→ EXERCISE
The listing beneath should be written out in full, exactly as shown.
————
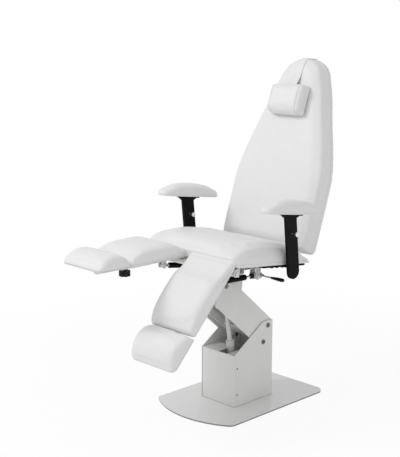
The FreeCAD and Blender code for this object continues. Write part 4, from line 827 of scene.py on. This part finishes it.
def hermite(first, lead, last, leave, t):
    """A curve between two points with their tangents, at t from 0 to 1."""
    return (first * (2 * t ** 3 - 3 * t * t + 1) + lead * (t ** 3 - 2 * t * t + t)
            + last * (3 * t * t - 2 * t ** 3) + leave * (t ** 3 - t * t))


def hinge_gusset(side):
    """Columns across the leg, in its own frame: each from the seat's nose to the pad and back beneath."""
    surface = pads["calf_" + side].surface
    place = leg_place[side]
    seat_edge = place.inverted() @ seat_place @ Vector((0, *GUSSET_SEAT))
    seat_edge.x = 0
    back_edge = Vector((0, *GUSSET_BACK))
    flush = FLUSH_LOWERED if seat_edge.y > 0 else FLUSH_LEVEL

    def pad_top(x, y):
        return surface.ray_cast(Vector((x, y, 0.2)), Vector((0, 0, -1)))[0]

    def on_pad(x, y):
        return pad_top(x, y) or surface.find_nearest(Vector((x, y, PAD_MIDDLE)))[0]

    crest = on_pad(0, GUSSET_LAP).z
    work = bmesh.new()
    columns = []
    for column in range(GUSSET_COLUMNS + 1):
        x = GUSSET_HALF * math.sin(math.pi * (column / GUSSET_COLUMNS - 0.5))
        landing = on_pad(x, GUSSET_LAP)
        before = on_pad(x, GUSSET_LAP + 0.008)
        first = Vector((x, seat_edge.y, seat_edge.z - SIDE_DROP * (crest - landing.z)))
        length = (landing - first).length
        leave = (landing - before).normalized() * length
        lead = ((landing - first).normalized() + Vector((0, 0, NOSE_LIFT))).normalized() * length
        line = []
        for step in range(GUSSET_STEPS + 1):
            spot = hermite(first, lead, landing, leave, step / GUSSET_STEPS)
            under = pad_top(x, spot.y)
            if under is not None:
                spot.z = max(spot.z, under.z + GUSSET_COVER)
            line.append(spot)
        tuck = on_pad(x, GUSSET_LAP - GUSSET_TUCK)
        line.append(tuck - Vector((0, 0, 2 * GUSSET_COVER)))
        line.append(Vector((x, UNDERSIDE[0], min(UNDERSIDE[1], line[-1].z - 0.004))))
        line.append(Vector((x, back_edge.y, back_edge.z)))
        line.append(Vector((x, *((back_edge + first) / 2).yz)))
        columns.append([work.verts.new(spot) for spot in line])
    for one, two in zip(columns, columns[1:]):
        for number in range(len(one)):
            after = (number + 1) % len(one)
            work.faces.new((one[number], one[after], two[after], two[number]))
    for column in (columns[0], columns[-1]):
        work.faces.new(column)
    bmesh.ops.recalc_face_normals(work, faces=work.faces)
    turn_end = Vector((0, flush, seat_edge.z + (flush - seat_edge.y) * FLUSH_FALL))
    reach = turn_end - seat_edge
    layer = work.verts.layers.float.new("seam")
    for v in work.verts:
        spot = Vector((0, v.co.y, v.co.z))
        share = (spot - seat_edge).dot(reach) / reach.length_squared
        v[layer] = abs(share - WELT_SHARE) * reach.length
    piece = new_piece(f"hinge_gusset_{side}", work, leather, "leg_" + side, place, smooth=0)
    piece.parent = None
    subdivided(piece)
    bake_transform(piece)


for side in SIDES:
    hinge_gusset(side)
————
→ THE OUTPUT
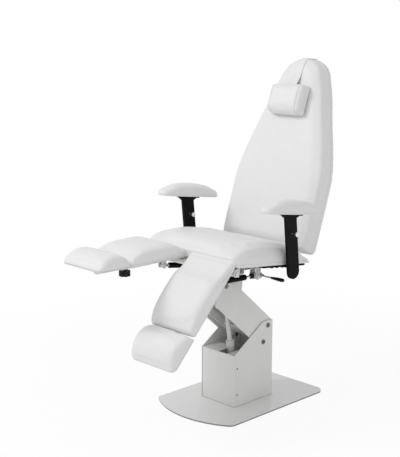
The FreeCAD and Blender code for this object continues. Write part 4, from line 827 of scene.py on. This part finishes it.
def hermite(first, lead, last, leave, t):
    """A curve between two points with their tangents, at t from 0 to 1."""
    return (first * (2 * t ** 3 - 3 * t * t + 1) + lead * (t ** 3 - 2 * t * t + t)
            + last * (3 * t * t - 2 * t ** 3) + leave * (t ** 3 - t * t))


def hinge_gusset(side):
    """Columns across the leg, in its own frame: each from the seat's nose to the pad and back beneath."""
    surface = pads["calf_" + side].surface
    place = leg_place[side]
    seat_edge = place.inverted() @ seat_place @ Vector((0, *GUSSET_SEAT))
    seat_edge.x = 0
    back_edge = Vector((0, *GUSSET_BACK))
    flush = FLUSH_LOWERED if seat_edge.y > 0 else FLUSH_LEVEL

    def pad_top(x, y):
        return surface.ray_cast(Vector((x, y, 0.2)), Vector((0, 0, -1)))[0]

    def on_pad(x, y):
        return pad_top(x, y) or surface.find_nearest(Vector((x, y, PAD_MIDDLE)))[0]

    crest = on_pad(0, GUSSET_LAP).z
    work = bmesh.new()
    columns = []
    for column in range(GUSSET_COLUMNS + 1):
        x = GUSSET_HALF * math.sin(math.pi * (column / GUSSET_COLUMNS - 0.5))
        landing = on_pad(x, GUSSET_LAP)
        before = on_pad(x, GUSSET_LAP + 0.008)
        first = Vector((x, seat_edge.y, seat_edge.z - SIDE_DROP * (crest - landing.z)))
        length = (landing - first).length
        leave = (landing - before).normalized() * length
        lead = ((landing - first).normalized() + Vector((0, 0, NOSE_LIFT))).normalized() * length
        line = []
        for step in range(GUSSET_STEPS + 1):
            spot = hermite(first, lead, landing, leave, step / GUSSET_STEPS)
            under = pad_top(x, spot.y)
            if under is not None:
                spot.z = max(spot.z, under.z + GUSSET_COVER)
            line.append(spot)
        tuck = on_pad(x, GUSSET_LAP - GUSSET_TUCK)
        line.append(tuck - Vector((0, 0, 2 * GUSSET_COVER)))
        line.append(Vector((x, UNDERSIDE[0], min(UNDERSIDE[1], line[-1].z - 0.004))))
        line.append(Vector((x, back_edge.y, back_edge.z)))
        line.append(Vector((x, *((back_edge + first) / 2).yz)))
        columns.append([work.verts.new(spot) for spot in line])
    for one, two in zip(columns, columns[1:]):
        for number in range(len(one)):
            after = (number + 1) % len(one)
            work.faces.new((one[number], one[after], two[after], two[number]))
    for column in (columns[0], columns[-1]):
        work.faces.new(column)
    bmesh.ops.recalc_face_normals(work, faces=work.faces)
    turn_end = Vector((0, flush, seat_edge.z + (flush - seat_edge.y) * FLUSH_FALL))
    reach = turn_end - seat_edge
    layer = work.verts.layers.float.new("seam")
    for v in work.verts:
        spot = Vector((0, v.co.y, v.co.z))
        share = (spot - seat_edge).dot(reach) / reach.length_squared
        v[layer] = abs(share - WELT_SHARE) * reach.length
    piece = new_piece(f"hinge_gusset_{side}", work, leather, "leg_" + side, place, smooth=0)
    piece.parent = None
    subdivided(piece)
    bake_transform(piece)


for side in SIDES:
    hinge_gusset(side)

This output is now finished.